- WHAT NEEDS TO BE DONE
Set down the lines from the one containing "for name, piece" to the one containing "WATCH_TURN = Matrix([[axis[row]", both lines included, exactly as they stand and with no other lines.
::: DATASET EXTRACT :::
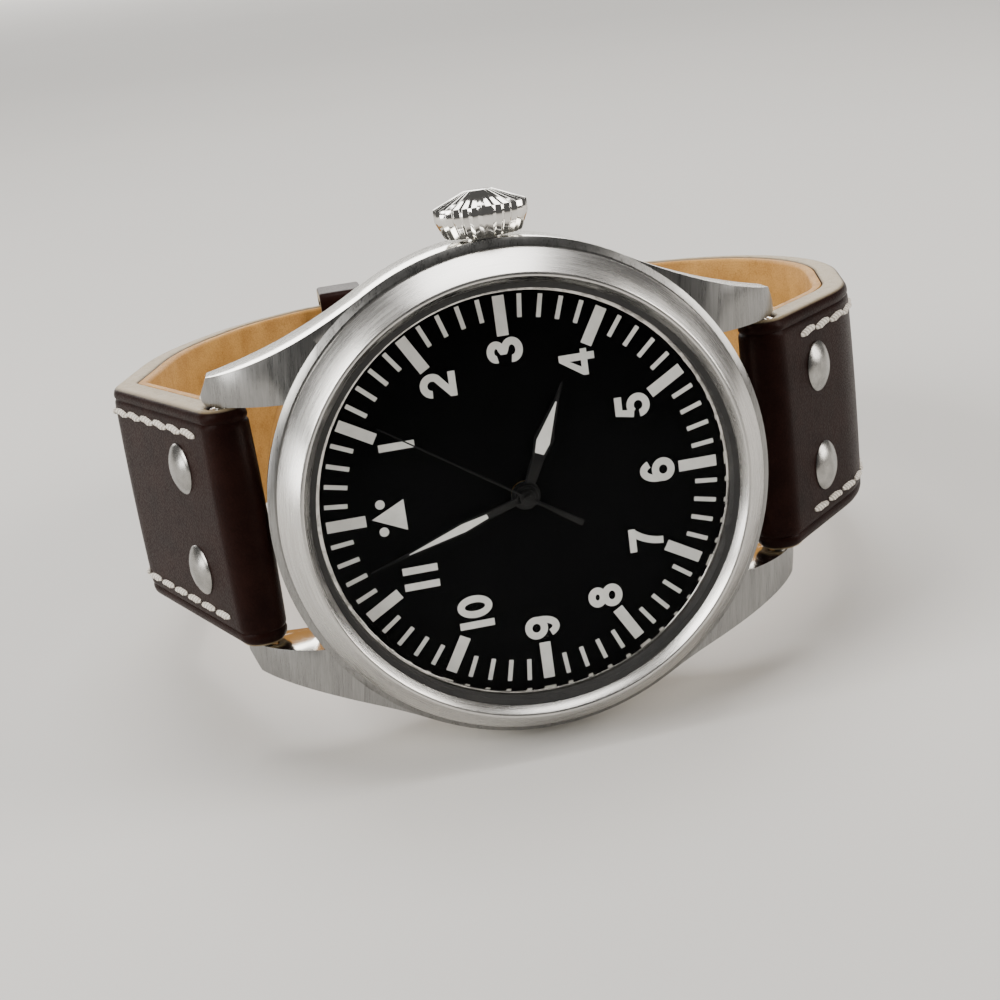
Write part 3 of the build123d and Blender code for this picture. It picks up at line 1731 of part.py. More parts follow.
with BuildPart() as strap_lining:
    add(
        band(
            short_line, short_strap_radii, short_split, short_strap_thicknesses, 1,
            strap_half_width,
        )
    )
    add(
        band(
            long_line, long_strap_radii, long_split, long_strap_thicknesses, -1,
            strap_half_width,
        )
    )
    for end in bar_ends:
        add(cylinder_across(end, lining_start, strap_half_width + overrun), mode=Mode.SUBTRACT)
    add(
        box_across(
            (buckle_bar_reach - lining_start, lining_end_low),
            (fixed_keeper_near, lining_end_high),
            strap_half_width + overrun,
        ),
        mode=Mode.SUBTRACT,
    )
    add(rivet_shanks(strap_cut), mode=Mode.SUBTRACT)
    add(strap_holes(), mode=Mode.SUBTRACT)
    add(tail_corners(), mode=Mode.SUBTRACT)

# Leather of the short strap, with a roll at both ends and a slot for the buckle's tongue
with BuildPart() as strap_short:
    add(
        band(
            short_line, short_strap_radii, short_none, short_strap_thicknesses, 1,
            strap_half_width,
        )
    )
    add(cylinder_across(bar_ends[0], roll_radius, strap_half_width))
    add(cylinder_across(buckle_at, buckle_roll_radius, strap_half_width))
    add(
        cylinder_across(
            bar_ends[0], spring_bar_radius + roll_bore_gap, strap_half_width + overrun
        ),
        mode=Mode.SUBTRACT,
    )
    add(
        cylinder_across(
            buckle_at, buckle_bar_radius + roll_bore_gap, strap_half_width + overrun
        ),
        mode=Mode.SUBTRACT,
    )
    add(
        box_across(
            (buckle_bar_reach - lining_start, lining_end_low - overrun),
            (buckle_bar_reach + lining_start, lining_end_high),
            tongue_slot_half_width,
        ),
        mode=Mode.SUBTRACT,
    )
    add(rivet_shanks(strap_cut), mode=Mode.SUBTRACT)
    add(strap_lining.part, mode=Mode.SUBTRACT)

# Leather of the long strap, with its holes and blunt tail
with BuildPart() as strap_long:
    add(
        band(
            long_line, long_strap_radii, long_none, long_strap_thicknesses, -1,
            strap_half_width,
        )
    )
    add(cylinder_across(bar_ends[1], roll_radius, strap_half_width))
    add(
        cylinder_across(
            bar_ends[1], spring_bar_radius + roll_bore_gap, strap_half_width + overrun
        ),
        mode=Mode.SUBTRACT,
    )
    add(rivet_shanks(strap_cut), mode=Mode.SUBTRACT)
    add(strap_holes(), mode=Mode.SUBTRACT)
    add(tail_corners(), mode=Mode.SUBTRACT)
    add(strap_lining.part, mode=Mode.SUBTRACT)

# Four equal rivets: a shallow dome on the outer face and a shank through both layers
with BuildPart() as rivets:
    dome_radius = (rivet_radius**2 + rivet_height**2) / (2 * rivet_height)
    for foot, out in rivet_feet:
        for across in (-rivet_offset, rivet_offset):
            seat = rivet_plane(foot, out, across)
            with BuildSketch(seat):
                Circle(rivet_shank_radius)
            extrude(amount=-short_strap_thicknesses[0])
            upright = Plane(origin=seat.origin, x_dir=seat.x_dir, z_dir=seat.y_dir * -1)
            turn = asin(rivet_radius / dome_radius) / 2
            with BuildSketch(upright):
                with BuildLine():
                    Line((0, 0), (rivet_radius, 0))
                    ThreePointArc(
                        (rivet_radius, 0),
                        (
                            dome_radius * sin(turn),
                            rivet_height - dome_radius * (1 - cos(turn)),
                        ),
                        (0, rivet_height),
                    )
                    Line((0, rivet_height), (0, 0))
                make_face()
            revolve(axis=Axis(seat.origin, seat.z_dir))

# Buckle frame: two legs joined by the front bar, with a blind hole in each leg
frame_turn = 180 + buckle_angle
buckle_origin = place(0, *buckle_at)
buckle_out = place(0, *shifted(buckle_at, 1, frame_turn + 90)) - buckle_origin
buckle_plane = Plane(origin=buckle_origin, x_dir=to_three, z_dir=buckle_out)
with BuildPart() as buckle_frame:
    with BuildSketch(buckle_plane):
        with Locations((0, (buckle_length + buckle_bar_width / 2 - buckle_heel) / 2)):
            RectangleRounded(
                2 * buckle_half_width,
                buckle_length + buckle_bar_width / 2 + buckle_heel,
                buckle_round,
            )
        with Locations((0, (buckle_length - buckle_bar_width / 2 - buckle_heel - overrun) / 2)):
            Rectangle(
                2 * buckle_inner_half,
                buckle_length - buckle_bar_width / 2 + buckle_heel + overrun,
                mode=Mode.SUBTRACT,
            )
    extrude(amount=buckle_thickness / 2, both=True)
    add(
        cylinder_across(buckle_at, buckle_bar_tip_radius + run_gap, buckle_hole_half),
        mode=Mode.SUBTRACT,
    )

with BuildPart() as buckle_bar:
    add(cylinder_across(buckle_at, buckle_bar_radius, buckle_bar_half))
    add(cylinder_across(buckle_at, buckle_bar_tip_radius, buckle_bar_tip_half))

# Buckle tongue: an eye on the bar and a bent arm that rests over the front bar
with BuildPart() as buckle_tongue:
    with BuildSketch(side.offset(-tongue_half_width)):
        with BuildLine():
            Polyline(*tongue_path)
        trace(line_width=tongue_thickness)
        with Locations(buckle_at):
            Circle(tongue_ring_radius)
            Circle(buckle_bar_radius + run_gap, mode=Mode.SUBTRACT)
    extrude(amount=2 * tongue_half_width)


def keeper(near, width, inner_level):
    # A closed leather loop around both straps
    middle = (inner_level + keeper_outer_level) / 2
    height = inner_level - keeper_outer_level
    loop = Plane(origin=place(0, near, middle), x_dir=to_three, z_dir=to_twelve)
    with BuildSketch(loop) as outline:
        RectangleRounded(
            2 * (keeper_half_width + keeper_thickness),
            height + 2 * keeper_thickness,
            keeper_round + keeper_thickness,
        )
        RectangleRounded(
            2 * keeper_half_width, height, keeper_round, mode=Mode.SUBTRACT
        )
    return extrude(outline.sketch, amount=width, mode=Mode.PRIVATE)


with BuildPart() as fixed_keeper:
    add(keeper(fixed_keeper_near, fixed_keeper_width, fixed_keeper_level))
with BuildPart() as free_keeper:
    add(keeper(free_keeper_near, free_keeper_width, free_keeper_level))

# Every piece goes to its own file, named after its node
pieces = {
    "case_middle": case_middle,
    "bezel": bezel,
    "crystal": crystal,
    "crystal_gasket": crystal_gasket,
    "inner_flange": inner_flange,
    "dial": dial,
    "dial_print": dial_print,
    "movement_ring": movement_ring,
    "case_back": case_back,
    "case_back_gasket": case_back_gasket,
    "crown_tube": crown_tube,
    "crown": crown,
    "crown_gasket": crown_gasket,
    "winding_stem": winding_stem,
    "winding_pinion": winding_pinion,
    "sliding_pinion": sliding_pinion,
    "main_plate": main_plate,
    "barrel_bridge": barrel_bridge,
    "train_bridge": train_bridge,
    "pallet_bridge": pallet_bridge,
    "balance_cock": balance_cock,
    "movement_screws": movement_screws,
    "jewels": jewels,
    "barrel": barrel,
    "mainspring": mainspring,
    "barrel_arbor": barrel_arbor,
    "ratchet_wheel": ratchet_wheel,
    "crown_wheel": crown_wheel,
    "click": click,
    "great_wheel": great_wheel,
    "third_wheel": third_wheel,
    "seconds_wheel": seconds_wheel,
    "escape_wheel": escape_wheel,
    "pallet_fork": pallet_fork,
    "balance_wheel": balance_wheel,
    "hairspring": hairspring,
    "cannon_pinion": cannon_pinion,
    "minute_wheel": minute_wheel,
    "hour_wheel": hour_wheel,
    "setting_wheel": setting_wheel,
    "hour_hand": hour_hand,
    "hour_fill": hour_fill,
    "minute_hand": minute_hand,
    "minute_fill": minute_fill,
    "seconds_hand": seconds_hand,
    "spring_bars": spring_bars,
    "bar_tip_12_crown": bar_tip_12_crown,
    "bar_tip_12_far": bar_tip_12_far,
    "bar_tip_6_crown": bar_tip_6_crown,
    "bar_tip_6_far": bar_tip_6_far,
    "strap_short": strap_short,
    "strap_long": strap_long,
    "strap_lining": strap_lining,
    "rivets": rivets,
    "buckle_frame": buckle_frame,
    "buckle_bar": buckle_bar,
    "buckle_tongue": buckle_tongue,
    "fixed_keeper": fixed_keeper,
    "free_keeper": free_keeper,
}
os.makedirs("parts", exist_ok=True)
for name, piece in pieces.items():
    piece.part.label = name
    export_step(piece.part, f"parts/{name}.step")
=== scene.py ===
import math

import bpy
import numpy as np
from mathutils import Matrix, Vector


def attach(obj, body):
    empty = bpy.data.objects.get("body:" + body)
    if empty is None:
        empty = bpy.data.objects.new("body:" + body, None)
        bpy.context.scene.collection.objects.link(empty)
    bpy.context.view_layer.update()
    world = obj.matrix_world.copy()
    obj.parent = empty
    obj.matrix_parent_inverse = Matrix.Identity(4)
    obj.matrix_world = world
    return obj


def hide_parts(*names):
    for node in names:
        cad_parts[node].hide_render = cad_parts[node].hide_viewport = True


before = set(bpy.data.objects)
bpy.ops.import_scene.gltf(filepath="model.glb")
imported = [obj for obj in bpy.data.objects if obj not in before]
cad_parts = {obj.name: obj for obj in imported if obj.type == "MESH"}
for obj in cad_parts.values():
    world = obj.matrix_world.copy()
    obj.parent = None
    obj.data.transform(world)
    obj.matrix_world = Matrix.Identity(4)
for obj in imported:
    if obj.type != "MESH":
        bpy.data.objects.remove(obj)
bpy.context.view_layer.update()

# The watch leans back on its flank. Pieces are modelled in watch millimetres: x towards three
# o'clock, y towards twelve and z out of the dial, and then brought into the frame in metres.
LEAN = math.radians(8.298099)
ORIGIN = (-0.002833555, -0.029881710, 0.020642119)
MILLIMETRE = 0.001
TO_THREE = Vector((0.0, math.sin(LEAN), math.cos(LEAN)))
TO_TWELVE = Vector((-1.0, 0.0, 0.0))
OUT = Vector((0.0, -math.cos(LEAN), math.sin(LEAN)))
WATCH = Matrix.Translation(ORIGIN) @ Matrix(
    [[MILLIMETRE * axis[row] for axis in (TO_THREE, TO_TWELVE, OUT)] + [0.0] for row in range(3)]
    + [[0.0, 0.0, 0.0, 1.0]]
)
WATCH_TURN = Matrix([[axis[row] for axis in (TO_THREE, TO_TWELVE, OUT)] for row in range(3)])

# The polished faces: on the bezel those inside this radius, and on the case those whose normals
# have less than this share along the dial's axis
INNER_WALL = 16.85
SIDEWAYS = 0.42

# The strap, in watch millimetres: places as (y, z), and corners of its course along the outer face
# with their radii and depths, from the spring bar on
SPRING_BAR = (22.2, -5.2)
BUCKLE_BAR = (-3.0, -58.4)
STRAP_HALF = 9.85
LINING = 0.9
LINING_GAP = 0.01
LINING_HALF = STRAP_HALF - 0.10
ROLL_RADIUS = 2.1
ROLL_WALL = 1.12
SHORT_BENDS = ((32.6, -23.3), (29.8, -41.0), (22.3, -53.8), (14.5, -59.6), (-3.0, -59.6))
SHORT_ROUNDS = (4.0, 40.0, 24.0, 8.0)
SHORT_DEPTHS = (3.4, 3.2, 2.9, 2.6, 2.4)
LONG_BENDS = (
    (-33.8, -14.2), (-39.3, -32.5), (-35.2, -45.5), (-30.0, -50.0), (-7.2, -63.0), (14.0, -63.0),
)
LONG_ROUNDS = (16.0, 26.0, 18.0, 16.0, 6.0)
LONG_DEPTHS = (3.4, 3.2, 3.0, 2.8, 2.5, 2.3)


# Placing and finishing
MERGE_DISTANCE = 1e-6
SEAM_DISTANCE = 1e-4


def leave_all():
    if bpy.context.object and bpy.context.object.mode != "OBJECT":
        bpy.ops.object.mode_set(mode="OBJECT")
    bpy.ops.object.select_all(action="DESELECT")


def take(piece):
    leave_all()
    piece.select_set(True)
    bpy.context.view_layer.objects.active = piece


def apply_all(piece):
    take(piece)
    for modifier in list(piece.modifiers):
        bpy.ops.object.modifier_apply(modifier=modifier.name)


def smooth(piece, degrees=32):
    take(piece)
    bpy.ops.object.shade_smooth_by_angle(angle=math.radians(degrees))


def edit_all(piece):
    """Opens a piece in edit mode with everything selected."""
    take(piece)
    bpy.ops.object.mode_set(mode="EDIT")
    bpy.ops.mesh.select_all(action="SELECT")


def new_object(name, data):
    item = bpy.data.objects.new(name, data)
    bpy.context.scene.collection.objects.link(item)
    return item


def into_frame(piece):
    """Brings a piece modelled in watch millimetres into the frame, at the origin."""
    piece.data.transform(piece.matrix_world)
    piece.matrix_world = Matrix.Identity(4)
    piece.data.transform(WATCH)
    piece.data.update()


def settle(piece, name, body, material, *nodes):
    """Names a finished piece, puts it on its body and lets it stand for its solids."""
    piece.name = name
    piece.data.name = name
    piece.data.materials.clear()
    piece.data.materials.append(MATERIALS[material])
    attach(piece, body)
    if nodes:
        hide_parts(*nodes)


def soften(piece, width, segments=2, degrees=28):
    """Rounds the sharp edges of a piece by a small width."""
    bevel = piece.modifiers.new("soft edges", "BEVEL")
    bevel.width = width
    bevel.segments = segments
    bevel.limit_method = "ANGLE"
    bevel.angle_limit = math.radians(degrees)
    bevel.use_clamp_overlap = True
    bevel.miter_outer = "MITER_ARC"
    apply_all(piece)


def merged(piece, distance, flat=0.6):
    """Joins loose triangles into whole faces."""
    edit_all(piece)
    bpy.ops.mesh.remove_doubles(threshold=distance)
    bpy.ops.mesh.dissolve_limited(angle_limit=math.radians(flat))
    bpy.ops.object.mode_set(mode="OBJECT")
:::
- TASK RESPONSE
for name, piece in pieces.items():
    piece.part.label = name
    export_step(piece.part, f"parts/{name}.step")
=== scene.py ===
import math

import bpy
import numpy as np
from mathutils import Matrix, Vector


def attach(obj, body):
    empty = bpy.data.objects.get("body:" + body)
    if empty is None:
        empty = bpy.data.objects.new("body:" + body, None)
        bpy.context.scene.collection.objects.link(empty)
    bpy.context.view_layer.update()
    world = obj.matrix_world.copy()
    obj.parent = empty
    obj.matrix_parent_inverse = Matrix.Identity(4)
    obj.matrix_world = world
    return obj


def hide_parts(*names):
    for node in names:
        cad_parts[node].hide_render = cad_parts[node].hide_viewport = True


before = set(bpy.data.objects)
bpy.ops.import_scene.gltf(filepath="model.glb")
imported = [obj for obj in bpy.data.objects if obj not in before]
cad_parts = {obj.name: obj for obj in imported if obj.type == "MESH"}
for obj in cad_parts.values():
    world = obj.matrix_world.copy()
    obj.parent = None
    obj.data.transform(world)
    obj.matrix_world = Matrix.Identity(4)
for obj in imported:
    if obj.type != "MESH":
        bpy.data.objects.remove(obj)
bpy.context.view_layer.update()

# The watch leans back on its flank. Pieces are modelled in watch millimetres: x towards three
# o'clock, y towards twelve and z out of the dial, and then brought into the frame in metres.
LEAN = math.radians(8.298099)
ORIGIN = (-0.002833555, -0.029881710, 0.020642119)
MILLIMETRE = 0.001
TO_THREE = Vector((0.0, math.sin(LEAN), math.cos(LEAN)))
TO_TWELVE = Vector((-1.0, 0.0, 0.0))
OUT = Vector((0.0, -math.cos(LEAN), math.sin(LEAN)))
WATCH = Matrix.Translation(ORIGIN) @ Matrix(
    [[MILLIMETRE * axis[row] for axis in (TO_THREE, TO_TWELVE, OUT)] + [0.0] for row in range(3)]
    + [[0.0, 0.0, 0.0, 1.0]]
)
WATCH_TURN = Matrix([[axis[row] for axis in (TO_THREE, TO_TWELVE, OUT)] for row in range(3)])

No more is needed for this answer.